─── INPUT FOR THIS TASK

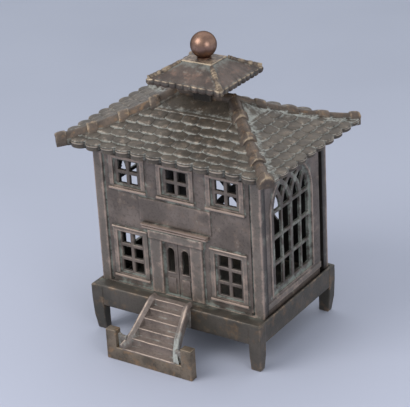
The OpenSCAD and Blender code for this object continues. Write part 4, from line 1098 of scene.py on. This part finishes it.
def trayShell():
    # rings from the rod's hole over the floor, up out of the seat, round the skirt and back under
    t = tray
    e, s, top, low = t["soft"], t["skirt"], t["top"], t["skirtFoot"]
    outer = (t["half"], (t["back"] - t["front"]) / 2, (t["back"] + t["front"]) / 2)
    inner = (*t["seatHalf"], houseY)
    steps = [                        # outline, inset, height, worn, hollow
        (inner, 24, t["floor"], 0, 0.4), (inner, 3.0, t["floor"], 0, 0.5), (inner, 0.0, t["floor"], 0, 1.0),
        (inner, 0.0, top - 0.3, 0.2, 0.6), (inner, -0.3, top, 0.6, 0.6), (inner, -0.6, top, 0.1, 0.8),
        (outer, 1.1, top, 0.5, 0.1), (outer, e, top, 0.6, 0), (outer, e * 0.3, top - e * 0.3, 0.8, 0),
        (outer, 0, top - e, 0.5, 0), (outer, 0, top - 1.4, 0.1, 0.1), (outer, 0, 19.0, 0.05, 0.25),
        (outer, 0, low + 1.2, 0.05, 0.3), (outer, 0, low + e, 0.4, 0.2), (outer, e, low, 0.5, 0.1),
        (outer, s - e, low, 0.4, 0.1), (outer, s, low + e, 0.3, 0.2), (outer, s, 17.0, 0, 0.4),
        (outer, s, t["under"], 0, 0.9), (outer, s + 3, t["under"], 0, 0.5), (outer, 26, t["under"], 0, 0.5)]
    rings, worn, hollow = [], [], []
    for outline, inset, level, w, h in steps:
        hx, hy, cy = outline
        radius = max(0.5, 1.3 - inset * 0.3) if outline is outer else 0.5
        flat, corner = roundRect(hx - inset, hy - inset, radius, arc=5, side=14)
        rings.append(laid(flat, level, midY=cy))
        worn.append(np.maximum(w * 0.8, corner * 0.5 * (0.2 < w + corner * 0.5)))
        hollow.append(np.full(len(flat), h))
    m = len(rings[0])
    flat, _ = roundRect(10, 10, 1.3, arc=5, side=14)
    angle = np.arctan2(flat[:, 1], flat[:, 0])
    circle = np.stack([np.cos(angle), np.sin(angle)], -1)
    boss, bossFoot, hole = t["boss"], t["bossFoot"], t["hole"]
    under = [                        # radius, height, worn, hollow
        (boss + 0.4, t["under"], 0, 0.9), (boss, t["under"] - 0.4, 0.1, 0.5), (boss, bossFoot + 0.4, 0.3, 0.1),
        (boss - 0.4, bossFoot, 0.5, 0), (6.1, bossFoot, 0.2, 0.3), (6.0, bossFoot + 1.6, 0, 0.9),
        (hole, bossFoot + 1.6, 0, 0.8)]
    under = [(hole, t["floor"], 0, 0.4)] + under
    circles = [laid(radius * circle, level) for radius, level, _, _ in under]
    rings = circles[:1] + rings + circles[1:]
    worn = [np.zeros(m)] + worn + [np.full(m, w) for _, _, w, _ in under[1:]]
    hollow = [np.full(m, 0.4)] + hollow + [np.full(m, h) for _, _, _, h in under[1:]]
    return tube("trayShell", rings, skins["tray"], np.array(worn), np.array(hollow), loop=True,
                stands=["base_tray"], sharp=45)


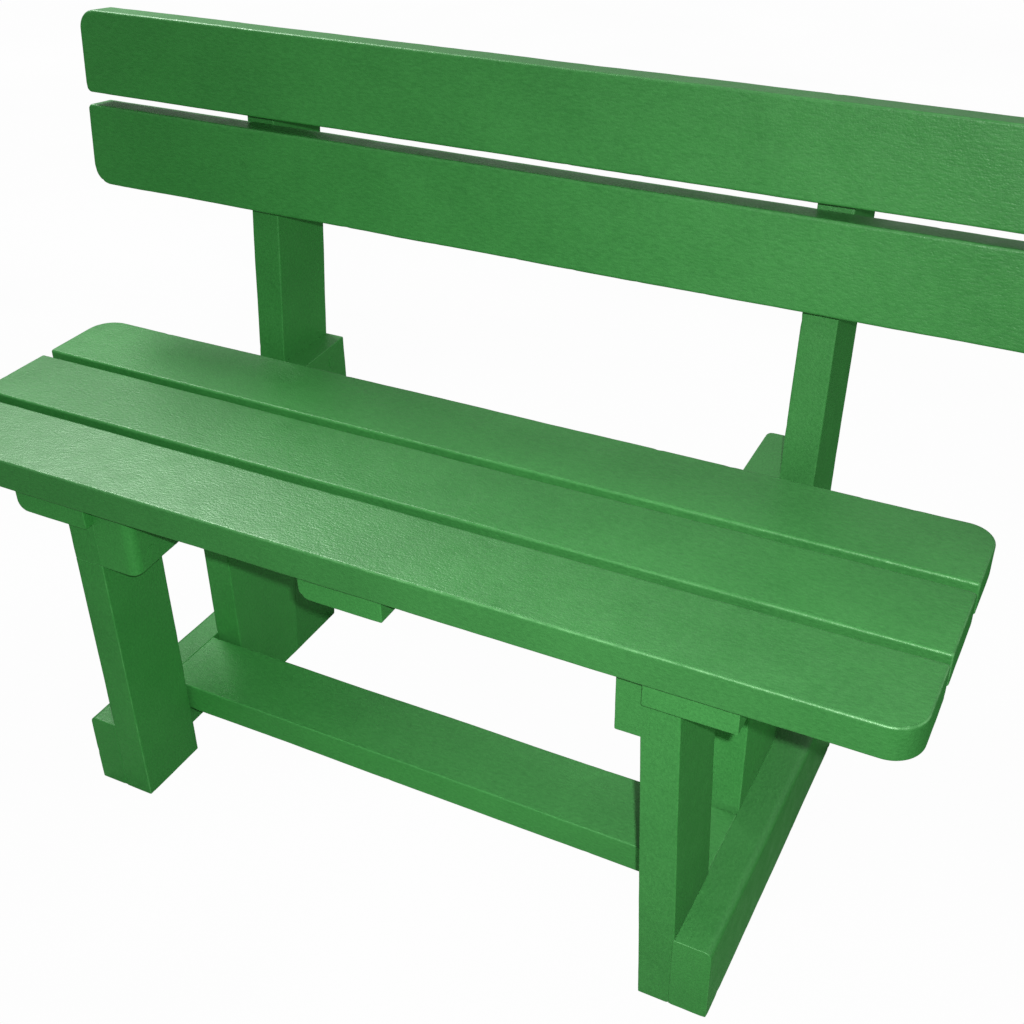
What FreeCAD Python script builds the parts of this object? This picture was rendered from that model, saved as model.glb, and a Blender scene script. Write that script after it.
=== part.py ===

──────

EXERCISE OBJECTIVE – Starting from the line containing "What FreeCAD Python", repeat each line through the end of the entries, exactly.

COMPLETE OUTPUT –
What FreeCAD Python script builds the parts of this object? This picture was rendered from that model, saved as model.glb, and a Blender scene script. Write that script after it.
=== part.py ===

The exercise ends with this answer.